Herrnstadt echoed some of these concerns, noting that the aerospace and manufacturing industries in China are huge competitors of their American counterparts. U.S. companies have also been harmed by the forced transfer of technology to China; Herrnstadt noted that companies must typically either comply with transfer demands or be shut out of the market.

Although Lee saw the trade agreement as a welcome shift from the “inaction” of previous administrations, she also called it a “squandered opportunity” to address problems like industrial subsidies, overcapacity of Chinese markets, and worker’s rights. The agreement sets ambitious two-year targets but focuses too much on privacy and technology and not the protection of U.S. producers, Lee argued. Both Herrnstadt and Lee were in favor of aggressively pursuing a Phase 2 of the trade agreement to include stronger language about technology transfer and the protection of worker’s rights.
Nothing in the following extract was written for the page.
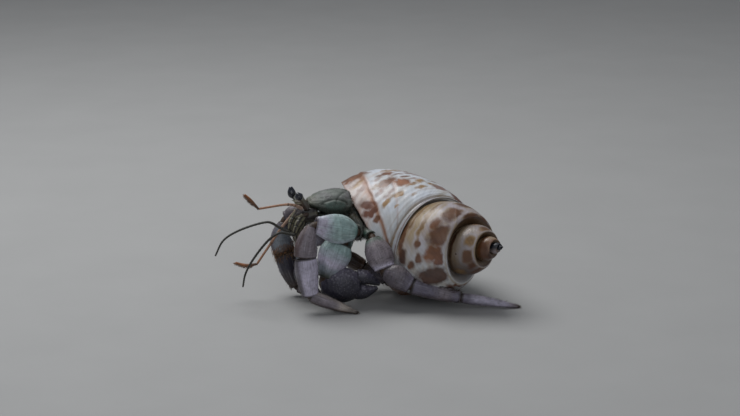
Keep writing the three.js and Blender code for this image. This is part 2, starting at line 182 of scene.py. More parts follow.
def sweepRings(name, rings, sides):
    clearSelection()
    start = {"centre": rings[0]["centre"], "turn": Matrix.Identity(3), "size": (1, 1)}
    bpy.ops.mesh.primitive_circle_add(vertices=sides, radius=mm, location=start["centre"])
    piece = bpy.context.object
    piece.name = piece.data.name = name
    bpy.ops.object.mode_set(mode="EDIT")
    bpy.ops.mesh.select_all(action="SELECT")
    placeRing(start, rings[0])
    for before, ring in zip(rings, rings[1:]):
        bpy.ops.mesh.extrude_edges_move()
        placeRing(before, ring)
    bpy.ops.object.mode_set(mode="OBJECT")
    bpy.ops.object.transform_apply(location=True, rotation=True, scale=True)
    mapRings(piece, rings, sides)
    closeEnd(piece, range(sides))
    closeEnd(piece, range(len(piece.data.vertices) - sides, len(piece.data.vertices)))
    faceOutwards()
    return piece


def writeMap(mesh, places):            # the map "along", with (along, round) for each corner
    uvs = mesh.uv_layers[0] if mesh.uv_layers else mesh.uv_layers.new(name="along")
    uvs.name = "along"
    for face in mesh.polygons:
        here = [places[mesh.loops[i].vertex_index] for i in face.loop_indices]
        wraps = max(h[1] for h in here) - min(h[1] for h in here) > 0.5
        for i, h in zip(face.loop_indices, here):
            uvs.data[i].uv = (h[0], h[1] + (1 if wraps and h[1] < 0.5 else 0))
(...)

Reif emphasized the need for the U.S. to increase investment in research and technology. China has an increasingly strong artificial intelligence program and is making huge developments in research. In order to remain competitive, universities need to put more funding into attracting high-achieving U.S. students and attracting and retaining top researchers from around the world.

Dufault and Guebert, who are both farmers, spoke on the suffering of the farm economy. They reported that in the first year of the trade war, exports for wheat and soybeans were cut in half. Hundreds of family farms have gone bankrupt, and those still in business are facing uncertainty about the future of their businesses as they are forced to increase their borrowing. Although the trade agreement includes trade mitigation payments, Dufault noted that this cannot alleviate the long-term consequences that farmers are facing as competitors (like Canada) step in to fill the void. Guebert was more optimistic about Phase 1, stating that farmers will continue to be patient and look forward to the reduction of tariffs on agricultural commodities and increased opportunities to expand into the Chinese market.